Longer lease also better for the landlord.

The higher the lease (business) value, the better protection the landlord has that the lessee will pay the rent and maintain the premises.  With a valuable business, it would be in the lessee’s best interests if they find themselves in financial difficulty, to sell to another party.  If the lease had little or no value, it seems more likely that the lessee may default and the landlord may not be able to find another operator prepared to pay the same level of rent.  If the business has a low value, the lessee does not have so much to lose, nor the landlord so much to gain by picking up the goodwill of the business by re-entry.  The landlord may negotiate a payment to extend the lease.  This way the landlord has already received the benefit of the lease years declining and has also increased the value of the business.  

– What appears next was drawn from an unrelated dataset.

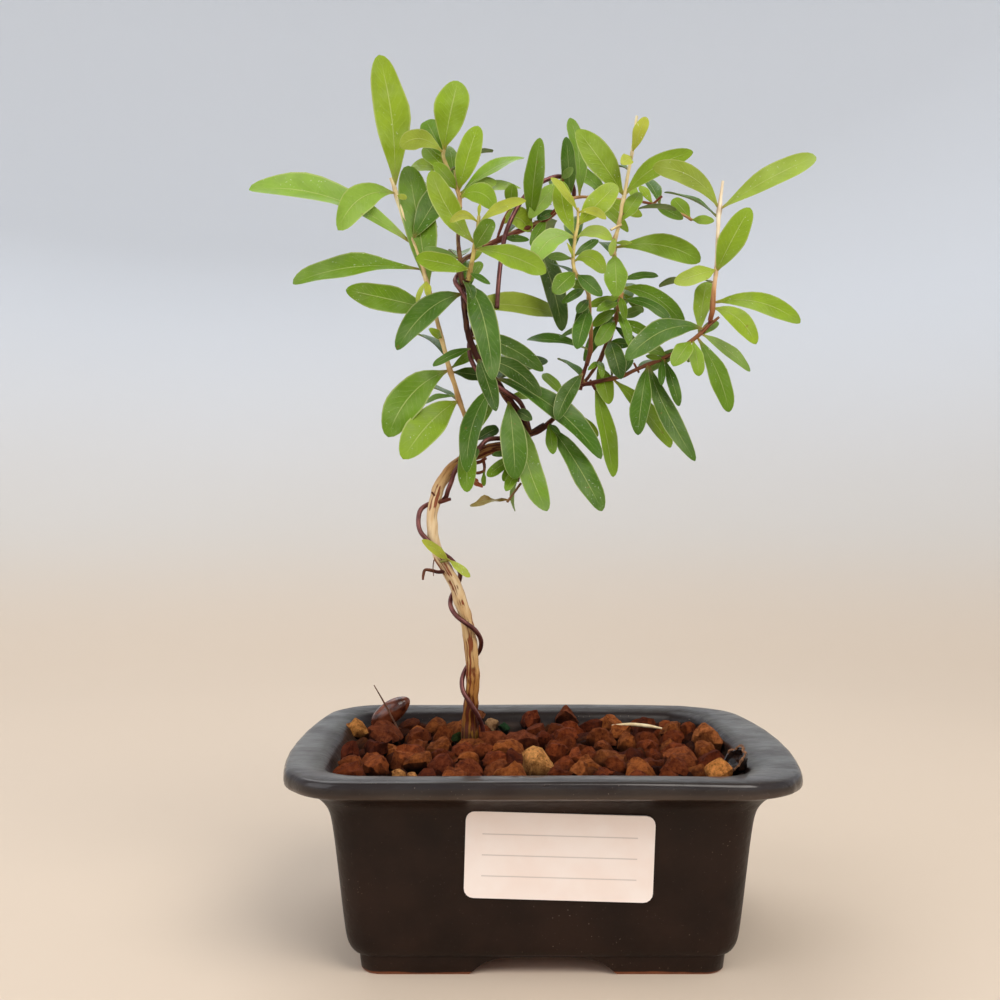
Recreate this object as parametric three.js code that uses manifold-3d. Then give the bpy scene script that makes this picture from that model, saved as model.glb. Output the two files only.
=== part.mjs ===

The minimum lease maintenance provisions must be observed, however there is often some interpretation around this.  A short lease with less prospect of a good capital sale value provides less incentive towards maintenance.  If the lessee can see the benefit of investing to improve the profit and the business value, then surely this must also benefit the landlord.  If the lease years and the business were running down, it is also possible that the owner’s ability to increase rent would be reduced in the later years of the lease.  This is important to the landlord because the rental income has a direct bearing on the capital value of the property.  

For these reasons as well as others, we normally see lease extensions being available.  The cost of buying more years, if necessary, needs to be taken into account when considering an accommodation business.

Motel leasing has been around since the early 1980’s. The capital intensive investment in the land and buildings provides a fair rate of return for a commercial investor, while providing the business owner with a higher rate of return for their hands on involvement.